Writing Commentaries for Fashion Revue
4-H Fashion Revue commentaries present the 4-H'er and his/her project to the audience. The narration should introduce the 4-H'er, describe special features of the garment, and highlight interesting information about the project. The following are guidelines to help 4-H'ers write descriptions of their garments for Fashion Revue. Keep the narration to under 100 words which will allow the member to come on stage, make one or two turns, and then exit. Keep in mind that the Fashion Revue committee reserves the right to re-write or revise narrations.
The purpose of the 4-H Fashion Revue activity is to:
1. Build self-confidence and poise.
2. Develop skills in planning, selecting, and making clothing for different occasions.
3. Select appropriate accessories.
4. Develop good posture, grooming, and punctuality habits.
5. Complete applications clearly and submit them on time.
6. Acquire knowledge and skills in planning, presenting, and participating in fashion revues.
The specific objectives of a narration are:
1. To introduce the member and his/her project.
2. To focus on skills learned in the clothing and textile project.
3. To express challenges, fashion trends, and cost savings.
4. To interest the audience in 4-H activities.
5. To display the garment attractively.
Before you begin:
1. Analyze the garment. What is special about it? Be sure to include color descriptions!
2. List major features you want to describe, along with a few comments that relate to the garment and how it will be worn. Create an appealing mental picture with descriptive words.
3. Study mail order fashion catalogs, magazines, the pattern envelope, and advertisements to see how they describe similar features. This is especially useful for beginning projects such as skirts that don't have a lot of details.
4. Describe the garment by starting with the obvious, then call the audience's attention to details such as accessories that relate directly to the garment.
5. Write. Get down all you want to say. Don't worry about the length -- yet.
6. Use alliteration (words beginning with the same sound, i.e. “flirty flounce” for ruffle).
7. Use action words as much as possible. (A belt circles the waistline, a flaring hem swings, etc.)
8. Tell the biggest problem you encountered in sewing the outfit, what new sewing technique you learned. Saying you put in the sleeve six times can encourage some of your audience who are less skilled to keep on trying.
9. If there are two parts to your outfit, such as a coat and dress, mention the outer layer first.
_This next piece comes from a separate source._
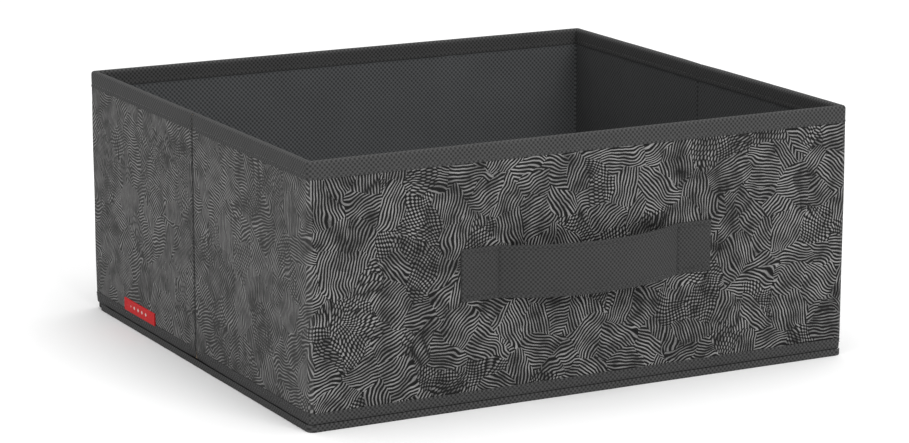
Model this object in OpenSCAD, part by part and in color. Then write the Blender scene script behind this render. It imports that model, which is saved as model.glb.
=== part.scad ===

10. Edit. Polish your narration, cut out repetitious phrases or ideas. Keep sentences short and avoid tongue twisters. Aim for clear, concise phrases that create audience interest. Make it as bright, crisp, and informative as possible. The audience is there to learn about new fashion as well as to be entertained.
11. Read your narration aloud to a friend. Does your friend know what you are talking about? Practice modeling with your narration. Do you think of other things that you might say? Re-edit and re-read. Be sure to write in the third person.
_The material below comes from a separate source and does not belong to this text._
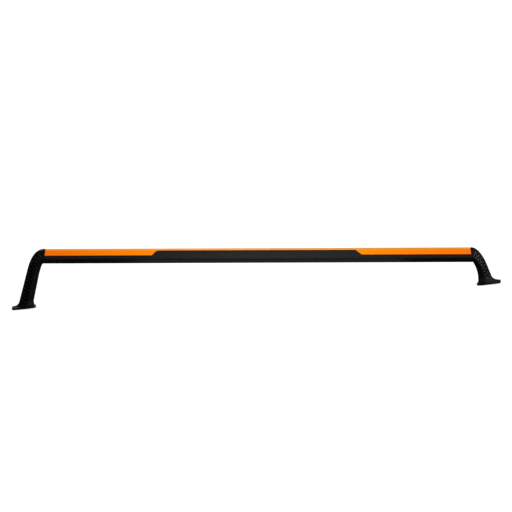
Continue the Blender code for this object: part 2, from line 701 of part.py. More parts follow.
def build_back_cover(leg):
    rings = back_slab(leg, (BACK_COVER_TOP, leg.value_at_height(BACK_COVER_BOTTOM_Z)), BACK_COVER_SIDES,
                      (BACK_Y - BACK_COVER_THICKNESS, BACK_Y))
    cover = add_piece(f"{leg.name}_back_cover", mesh_from(f"{leg.name}_back_cover", loft, rings),
                      "cover_plastic")
    profile = button_head(COVER_SCREW_R) + [(COVER_SCREW_R, -COVER_SCREW_LENGTH), (0.0, -COVER_SCREW_LENGTH)]
    for i, s in enumerate(leg.cover_screw_values(), 1):
        cut_upright(cover, f"{leg.name}_back_cover_hole_{i}", COVER_SCREW_R + GAP, 12 * MM,
                    leg.back_point(s, 0.5, BACK_Y), INTO_BACK)
        screw = turned_piece(f"{leg.name}_cover_screw_{i}", profile, "screw_steel", segments=16)
        screw.location = leg.back_point(s, 0.5, BACK_Y + GAP / 2)
        screw.rotation_euler = INTO_BACK


def build_foot(leg):
    """The rubber gasket under a foot, and the threaded inserts in it."""
    middle_x = leg.side * (TOE_X + HEEL_X) / 2
    outline = [((point.x - middle_x) * GASKET_TRIM, point.y) for point in leg.ring(3)]
    gasket = add_piece(f"{leg.name}_foot_gasket",
                       flat_outline_mesh(f"{leg.name}_foot_gasket", (outline,), GASKET_THICKNESS), "rubber")
    gasket.location = (middle_x, 0.0, leg.ground(middle_x) + GASKET_THICKNESS / 2)
    gasket.rotation_euler = OUT_OF_SOLE
    cut_upright(gasket, f"{leg.name}_gasket_toe_hole", TOE_HOLE_R, 12 * MM, toe_hole_place(leg), OUT_OF_SOLE)
    for label, place in insert_places(leg):
        cut_upright(gasket, f"{leg.name}_gasket_{label}_hole", INSERT_BORE_R + GAP, 12 * MM, place,
                    OUT_OF_SOLE)
        insert = turned_piece(
            f"{leg.name}_insert_{label}",
            [(INSERT_BORE_R, INSERT_HEIGHT), (INSERT_R, INSERT_HEIGHT), (INSERT_R, 0.0),
             (INSERT_BORE_R, 0.0), (INSERT_BORE_R, INSERT_HEIGHT)],
            "brass",
        )
        insert.location = place
        insert.rotation_euler = OUT_OF_SOLE


clear_scene()
PARTS = make_collection("bed_cargo_bar")
CUTTERS = make_collection("cutters")
PAINTS = {name: make_material(name) for name in MATERIALS}
BAR_FRAME = bpy.data.objects.new("bar_frame", None)
PARTS.objects.link(BAR_FRAME)
BAR_FRAME.location = (BEAM_MIDDLE_X, 0.0, BEAM_MIDDLE_Z)
BAR_FRAME.rotation_euler = (0.0, RAKE, 0.0)

build_beam_extrusion()
build_accent_rail()
build_center_cover()
build_cover_clips()
build_joint_screws()
build_joint_seals()

SEAL_STACK = (SEAL_THICKNESS + 2 * GAP) / math.cos(JOINT_TILT)
LEG_HALF_HEIGHT = (HALF_HEIGHT + LEG_PROUD) / MM
LEAN = LEG_HALF_HEIGHT * math.tan(JOINT_TILT)
JOINT_TOP = (-LEAN, LEG_HALF_HEIGHT)
JOINT_BOTTOM = (LEAN, -LEG_HALF_HEIGHT)
LEGS = (
    Leg("left", -1, BEAM_LEFT_U - SEAL_STACK,
        outer_bend=(JOINT_TOP, (31.0, 23.0), (45.6, -13.0), (54.6, -50.0)),
        inner_bend=(JOINT_BOTTOM, (6.0, -23.0), (9.5, -33.0), (15.7, -57.0)),
        ridge_w=0.43, ankle_outer_x=755.5 * MM, ankle_inner_x=710.0 * MM,
        toe_thickness=7.0 * MM, heel_thickness=4.4 * MM),
    Leg("right", 1, BEAM_RIGHT_U + SEAL_STACK,
        outer_bend=(JOINT_TOP, (21.0, 22.5), (40.5, -9.5), (55.0, -50.0)),
        inner_bend=(JOINT_BOTTOM, (6.0, -25.5), (12.5, -36.0), (18.0, -57.0)),
        ridge_w=0.5, ankle_outer_x=752.0 * MM, ankle_inner_x=709.2 * MM,
        toe_thickness=5.8 * MM, heel_thickness=4.4 * MM),
)
for one_leg in LEGS:
    build_leg(one_leg)
    build_lattice_panel(one_leg)
    build_back_cover(one_leg)
    build_foot(one_leg)
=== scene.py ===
"""Visual model of a raked cargo bar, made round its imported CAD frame.

Metres, +X along the bar from the tall leg to the short one, -Y the front, +Z up.
Beam pieces are drawn in the beam's own frame (u along it, v up across it) and then set in place.
"""

import math

import bmesh
import bpy
from mathutils import Matrix, Vector


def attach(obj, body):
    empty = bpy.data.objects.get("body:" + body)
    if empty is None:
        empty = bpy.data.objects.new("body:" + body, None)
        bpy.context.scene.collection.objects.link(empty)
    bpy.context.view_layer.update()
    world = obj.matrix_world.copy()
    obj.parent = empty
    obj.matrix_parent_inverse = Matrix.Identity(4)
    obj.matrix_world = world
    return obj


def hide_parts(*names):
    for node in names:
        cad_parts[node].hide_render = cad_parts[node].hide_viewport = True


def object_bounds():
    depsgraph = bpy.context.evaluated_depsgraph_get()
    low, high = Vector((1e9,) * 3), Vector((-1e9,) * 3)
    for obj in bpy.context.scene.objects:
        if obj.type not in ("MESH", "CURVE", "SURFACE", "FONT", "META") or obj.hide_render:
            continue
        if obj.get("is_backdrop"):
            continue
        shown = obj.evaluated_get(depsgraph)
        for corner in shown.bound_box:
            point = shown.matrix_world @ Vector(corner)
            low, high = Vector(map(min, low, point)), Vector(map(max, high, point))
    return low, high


bl_info = {
    "name": "Bed Cargo Bar",
    "version": (1, 0, 0),
    "blender": (4, 5, 0),
    "location": "View3D > Sidebar > Cargo Bar",
    "description": "Builds the visual pieces of a raked cargo bar",
    "category": "Object",
}

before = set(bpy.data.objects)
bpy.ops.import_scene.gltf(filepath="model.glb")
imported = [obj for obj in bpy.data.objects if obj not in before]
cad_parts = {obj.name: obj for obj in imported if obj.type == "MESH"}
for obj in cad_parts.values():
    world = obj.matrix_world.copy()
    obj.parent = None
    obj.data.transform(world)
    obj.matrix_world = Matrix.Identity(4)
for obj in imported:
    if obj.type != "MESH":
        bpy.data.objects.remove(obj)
CAD_LOW, CAD_HIGH = (Vector(corner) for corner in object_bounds())
BODY = "root"
MM = 0.001

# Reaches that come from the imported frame
TOE_X = CAD_HIGH.x
FOOT_BACK_Y = CAD_HIGH.y

# Beam
RAKE = math.radians(2.85)
BEAM_MIDDLE = Vector((6.5, 0.0, 131.6)) * MM
BEAM_LEFT_U = -676.3 * MM
BEAM_RIGHT_U = 686.0 * MM
HALF_HEIGHT = 22.0 * MM
BACK_Y = 20.0 * MM
TOP_FRONT_Y = -12.0 * MM
FOLD_Y = -20.0 * MM
FOLD_V = -6.5 * MM
GROOVE = ((0.13, 0.0), (0.15, 1.0), (0.25, 1.0), (0.27, 0.0))
BOTTOM_FRONT_Y = -9.0 * MM
JOINT_TILT = math.radians(9.0)
GAP = 0.3 * MM
ENVELOPE = ((BACK_Y, HALF_HEIGHT), (TOP_FRONT_Y, HALF_HEIGHT), (FOLD_Y, FOLD_V),
            (BOTTOM_FRONT_Y, -HALF_HEIGHT), (BACK_Y, -HALF_HEIGHT))
ENVELOPE_RADII = (4.0 * MM, 2.0 * MM, 1.5 * MM, 2.5 * MM, 4.0 * MM)
HOLLOW = ((14.7 * MM, 16.2 * MM), (-9.0 * MM, 16.2 * MM), (-15.8 * MM, -6.8 * MM),
          (-7.3 * MM, -18.3 * MM), (14.7 * MM, -18.3 * MM))
HOLLOW_RADIUS = 2.0 * MM
FACET_ANGLE = math.atan2(HALF_HEIGHT - FOLD_V, TOP_FRONT_Y - FOLD_Y)

# Rail, cover and clips
RAIL_THICKNESS = 2.0 * MM
RAIL_FRONT_V = 4.8 * MM
RAIL_BACK_V = 15.5 * MM
COVER_LEFT_U = (-345.0 * MM, -317.0 * MM)
COVER_RIGHT_U = (350.0 * MM, 316.0 * MM)
COVER_V = (-5.6 * MM, 19.5 * MM)
COVER_THICKNESS = 2.4 * MM
CLIP_U = (-270.0 * MM, -90.0 * MM, 90.0 * MM, 270.0 * MM)
CLIP_V = 9.0 * MM
CLIP_HOLE_R = 3.3 * MM
CLIP_HOLE_DEPTH = 9 * MM

# Joints and screws
SEAL_THICKNESS = 0.7 * MM
TONGUE_LENGTH = 60.0 * MM
TONGUE_ROOT = 6 * MM
TONGUE_CLEARANCE = 0.4 * MM
JOINT_SCREW_OFFSETS = (18.0 * MM, 42.0 * MM)
JOINT_SCREW_V = -2.0 * MM
JOINT_SCREW_R = 3.0 * MM
JOINT_SCREW_LENGTH = 16.0 * MM
BEAM_SCREW_HOLE = 14 * MM
LEG_SCREW_HOLE = 32 * MM
COVER_SCREW_R = 2.0 * MM
COVER_SCREW_LENGTH = 9.0 * MM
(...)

12. Add one sentence that talks about you, the model! Be sure to include your name and county, or city, either at beginning or closer to the end of the narration.
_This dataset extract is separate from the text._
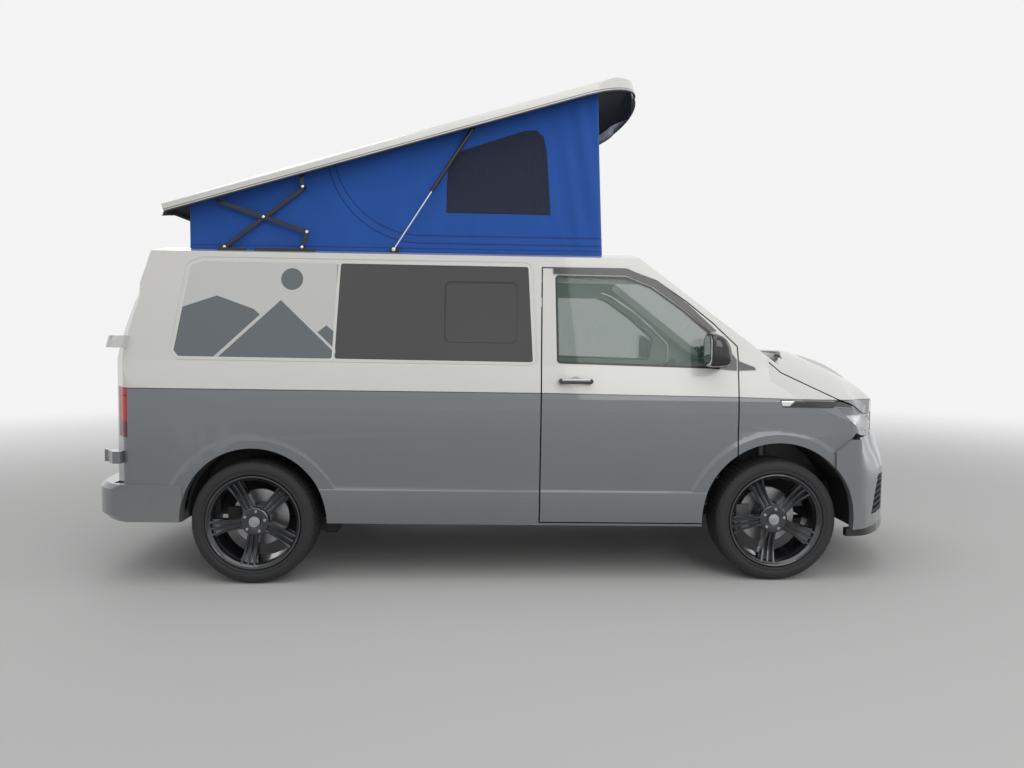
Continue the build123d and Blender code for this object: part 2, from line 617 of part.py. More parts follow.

13. Finally, cut the narration to 100 words or less. Hyphenated words count as two words.
14. Print your finished commentary double-spaced on an 8 ½ x 11 piece of paper in 14 size font.
15. Complete your entry form, narration and all other forms required for your category and submit them before the deadline to the State Fashion Revue Registrar.(Part of 4-H is learning to complete forms accurately and on time.)
Outline to HELP you write a short commentary of your own. The commentary will be read during the fashion show while you are modeling your garment. Unfortunately, for the State Fashion Revue the commentary must be quite short so there is probably not time to describe your hobbies and interests.
Description of Fabric: color, texture, fabric design
Description of garment: Look at pattern envelope for key words to describe your garment.
What grade are you in? Which school?
Where do you plan to wear the garment?
Describe two items of special interest about yourself or your hobbies/activities:
Examples of Narrations
Gleaming in her sequined skirt, Kathleen Mitchell is modeling a stylish denim look. It is hard to believe, but this cloth was once a lonely remnant just waiting to be snatched up! This remnant now has a multi-purpose. For example, it will be this year’s Easter outfit, and then be worn as a casual around-the-town skirt. It has a light and airy feeling, with its slit in the back. Her biggest challenge was matching the sequins as she cut out the fabric. This 11-year old home schooler loves Irish Dancing and sketching her fashion ideas. Kathleen is in her second year of sewing.